### Step 5: Inference and Deployment

We exported the trained model using Joblib and tested it on a single sample input. This section lays the foundation for integrating the model into a user-friendly interface like a Streamlit web app.


#  Step 5: Model Inference and Usage

This section demonstrates how to use the trained models in real-world settings for lung cancer prediction.



##  Saving the Models

All trained models are serialized using `joblib` and stored in the `models/` directory. This enables reusability without retraining and supports deployment into web or API frameworks like Streamlit or Flask.

Saved assets include:
- `logistic_model.pkl`
- `random_forest_model.pkl`
- `svm_model.pkl`
- `scaler.pkl` (for feature scaling)
- `imputer.pkl` (for handling missing values)



##  Loading and Making Predictions

We load the saved models and apply them to new sample inputs.

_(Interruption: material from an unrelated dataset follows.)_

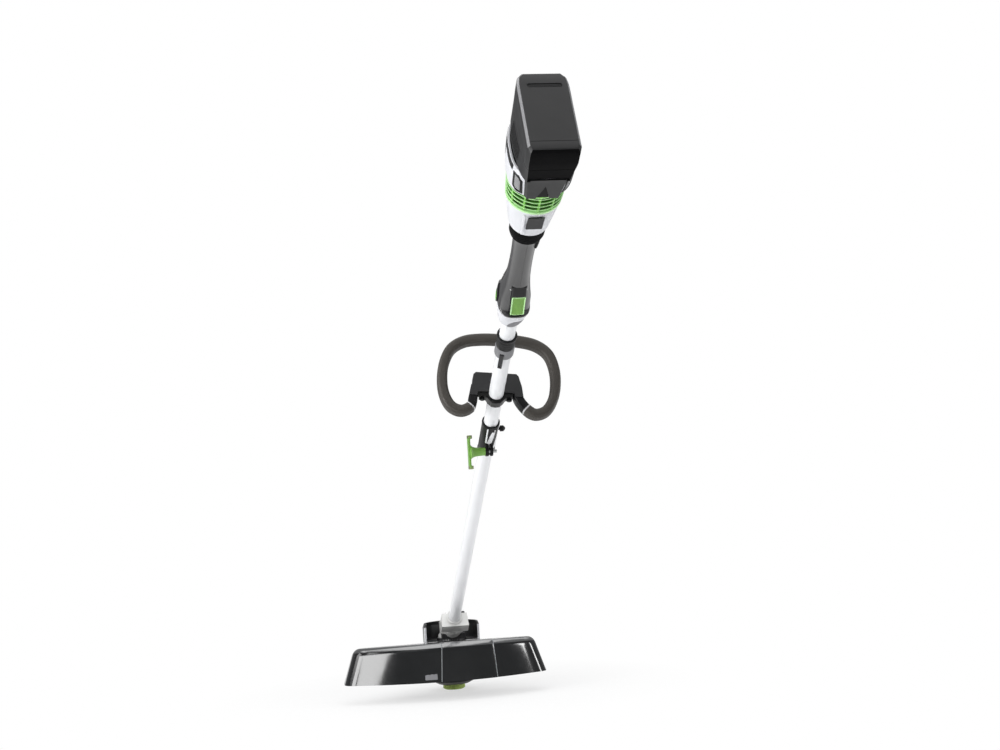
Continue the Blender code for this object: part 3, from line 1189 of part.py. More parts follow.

For this demonstration, we select a few samples from the test set and predict their labels.

We also show how the prediction can be integrated into an interactive application for end users (e.g., doctors or lab technicians).


##  Example Output

- Input: Normalized feature vector from an unseen patient sample  
- Output: `Prediction: Lung Cancer` or `Prediction: Normal`

This simple interface will later be enhanced into a user-friendly app using **Streamlit**.



##  Ready for Deployment

With the models and preprocessing pipeline saved, this notebook serves as the foundation for:
- Building a diagnostic app using **Streamlit**
- Hosting a REST API endpoint
- Integrating into clinical decision support systems




### Saving and Reloading Imputer

To handle missing values consistently across training and inference, we use `SimpleImputer` with the "mean" strategy. This imputer is fitted on the training data and saved using `joblib`. It can be reloaded later to ensure the same transformation logic is applied during model deployment.


In [3]:
import pandas as pd
from sklearn.impute import SimpleImputer
import joblib

# Load your dataset
df = pd.read_csv(r"C:\Users\sanja\cfDNA_LungCancer_ML\data\processed\merged_labeled_light.csv", index_col=0)

# Separate features and labels
X = df.drop(columns=["Label"])

# Fit the imputer (using mean strategy)
imputer = SimpleImputer(strategy='mean')
imputer.fit(X)
# Save the imputer
joblib.dump(imputer, r"C:\Users\sanja\cfDNA_LungCancer_ML\models\imputer.pkl")
imputer = joblib.load(r"C:\Users\sanja\cfDNA_LungCancer_ML\models\imputer.pkl")


>  **Note:** If you try to run `joblib.load('imputer.pkl')` in a new notebook without first defining or saving the `imputer` object, it will throw a `NameError`.  
> The imputer must first be **fitted on your dataset** using `SimpleImputer` and then **saved** using `joblib.dump()` before it can be reused across notebooks.
> 
> Additionally, `.pkl` files like `imputer.pkl` are **binary files** and should not be opened directly in Jupyter. Always load them through code using `joblib.load()`.


In [5]:
import pandas as pd
from sklearn.impute import SimpleImputer
from sklearn.preprocessing import StandardScaler
import joblib

# ✅ Load your CSV file (update path if needed)
df = pd.read_csv(r"C:\Users\sanja\cfDNA-Lung-Cancer-ML\data\processed\merged_labeled_light.csv", index_col=0)

# ✅ Features and target based on your CSV
REQUIRED_FEATURES = ['gene 1', 'gene 2', 'gene 3', 'miRNA_21', 'miRNA_34a']

# ✅ Filter only these columns
X = df[REQUIRED_FEATURES]

# ✅ Step 1: Imputation
imputer = SimpleImputer(strategy='mean')
X_imputed = imputer.fit_transform(X)
joblib.dump(imputer, "imputer.pkl")

# ✅ Step 2: Scaling
scaler = StandardScaler()
X_scaled = scaler.fit_transform(X_imputed)
joblib.dump(scaler, "scaler.pkl")

print("✅ Imputer and Scaler saved successfully!")



✅ Imputer and Scaler saved successfully!